I need to extract non-zero pixels from RGBA Image. Code below works, but because I need to deal with really huge images, some speed up will be salutary. Getting "f_mask" is the longest task. Is it possible to somehow make things work faster? How to delete rows with all zero values ([0, 0, 0, 0]) faster?

import numpy as np
import time


img_size = (10000, 10000)
img = np.zeros((*img_size, 4), float)  # Make RGBA image

# Put some values for pixels [float, float, float, int]
img[0][1] = [1.1, 2.2, 3.3, 4]
img[1][0] = [0, 0, 0, 10]
img[1][2] = [6.1, 7.1, 8.1, 0]


def f_img_to_pts(f_img):  # Get non-zero rows with values from whole img array
    f_shp = f_img.shape
    f_newshape = (f_shp[0]*f_shp[1], f_shp[2])
    f_pts = np.reshape(f_img, f_newshape)
    f_mask = ~np.all(f_pts == 0, axis=1)
    f_pts = f_pts[f_mask]
    return f_pts


t1 = time.time()
pxs = f_img_to_pts(img)
t2 = time.time()
print('PIXELS EXTRACTING TIME: ', t2 - t1)
print(pxs)

Solution

  • Analysis

    ~np.all(f_pts == 0, axis=1) is sub-optimal for several reasons:

    First of all, the operation is memory-bound (typically by the RAM bandwidth) because the image is huge (400 MB in memory) -- even the boolean masks are huge (100 MB). Moreover, Numpy creates multiple temporary arrays: one for the result of f_pts == 0, one for np.all(...) and even one for ~np.all(...). Each array is fully stored in RAM and read back which is inefficient. Even worst: newly allocated arrays are typically not directly mapped in physical memory due to the way virtual memory works and so the expensive overhead of page-faults needs to be paid for each temporary array. Last but not least, Numpy is not optimized for computing array where the main dimension (ie. generally the last) is tiny, like here (4 items). This can be fixed by using a better memory layout though. See AoS vs SoA for more informations.
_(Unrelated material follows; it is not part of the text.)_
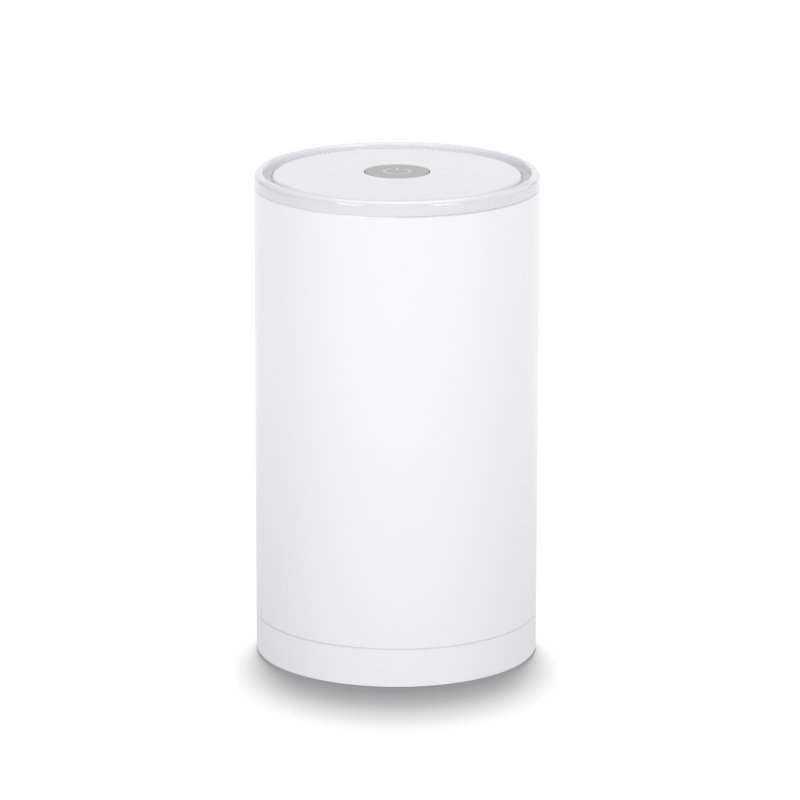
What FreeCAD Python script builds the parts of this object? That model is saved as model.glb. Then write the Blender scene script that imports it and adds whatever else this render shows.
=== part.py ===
"""Desktop air purifier, in millimetres.

A round housing with the fan, the electronics and the top button stands over a low base that carries the
filter. The housing lifts straight off the base, so that the filter can be changed. Air enters through vents
at the back of the base and the slotted plate under it, rises between filter and housing, passes inwards
through the filter, up through the fan, and leaves by the ring-shaped slot around the top disc.

Z points up and the feet stand on Z = 0. The front faces -Y, and the power socket is at the back, +Y.
"""

import FreeCAD, Part
import math
import os

V = FreeCAD.Vector
ORIGIN = V(0, 0, 0)
UP = V(0, 0, 1)

# ---------------------------------------------------------------- driving dimensions
BODY_R = 50.0  # outside radius of base, housing and top ring
TOTAL_H = 174.5  # feet to the crest of the top ring
FOOT_H = 1.1  # gap under the body
BASE_H = 13.4  # height of the base's outside wall
SEAM = 0.3  # gap between base and housing, which meet on a 45 degree cone
RING_H = 5.1  # height of the top ring
WALL = 2.2  # housing and base wall
SLOT_W = 3.0  # width of the outlet slot around the top disc
DISC_R = 43.9  # top disc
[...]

    Note that np.zeros reserve some zeroized space in virtual memory but it does not physically map it. Thus, the first call to f_img_to_pts is slower because of page faults. In real-world application, this is generally not the case because writing zeros in img or reading it once causes the whole page to be physically mapped (ie. page-faults). If this is not the case, then you should certainly use sparse matrices instead of dense ones. Let's assume img is already mapped in physical memory (this can be done by running the code twice or by just calling img.fill(0) after np.zeros.

    Also please note that the dtype float is actually 64-bit float and not 32-bit ones. 64-bit floats are generally more expensive, especially in memory-bound codes since they take twice more space. You should certainly use 32-bit ones for image computations since they nearly never require such a very-high precision. Let's assume the input array is a 32-bit one now.


    Solutions

    One way to reduce the overheads is to iterate row by row (loops are not so bad as they seems here, quite the opposite actually if done correctly). While this should be faster, this is still sub-optimal. There is no way to make this much faster than that because of the way Numpy is actually designed.

    To make this even faster, one can use modules compiling Python functions to native ones like Numba or Cython. With them, we can easily avoid the creation of temporary arrays, specialize the code for 4-channel images and even use multiple threads. Here is the resulting code:

    import numpy as np
    import time
    import numba as nb
    
    img_size = (10000, 10000)
    img = np.zeros((*img_size, 4), np.float32)  # Make RGBA image
    img.fill(0)
    
    # Put some values for pixels [float, float, float, int]
    img[0][1] = [1.1, 2.2, 3.3, 4]
    img[1][0] = [0, 0, 0, 10]
    img[1][2] = [6.1, 7.1, 8.1, 0]
    
    # Compute ~np.all(f_pts==0,axis=1) and assume most items are 0
    @nb.njit('(float32[:,:,::1],)', parallel=True)
    def f_img_to_pts_optim(f_img):  # Get non-zero rows with values from whole img array
        n, m, c = f_img.shape
        assert c == 4 # For sake of performance
        f_mask = np.zeros(n * m, dtype=np.bool_)
        f_pts = np.reshape(f_img, (n*m, c))
        for ij in nb.prange(n * m):
            f_mask[ij] = (f_pts[ij, 0] != 0) | (f_pts[ij, 1] != 0) | (f_pts[ij, 2] != 0) | (f_pts[ij, 3] != 0)
        f_pts = f_pts[f_mask]
        return f_pts
    
    t1 = time.time()
    pxs = f_img_to_pts_optim(img)
    t2 = time.time()
    print('PIXELS EXTRACTING TIME: ', t2 - t1)
    print(pxs)
    

    Results

    Here are timings on a 10-core Skylake Xeon CPU:

    Initial code (64-bit):          1720 ms
    Initial code (32-bit):          1630 ms
    Optimized code (sequential):     323 ms
    Optimized code (parallel):       182 ms   <----------
    

    The optimized code is 9 times faster than the initial code (on the same input type). Note that the code does not scale with the number of core since reading the input is a bottleneck combined with the sequential f_pts[f_mask] operation. One can build f_pts[f_mask] using multiple threads (and it should be about 2 times faster) but this is rather complicated to do (especially with Numba).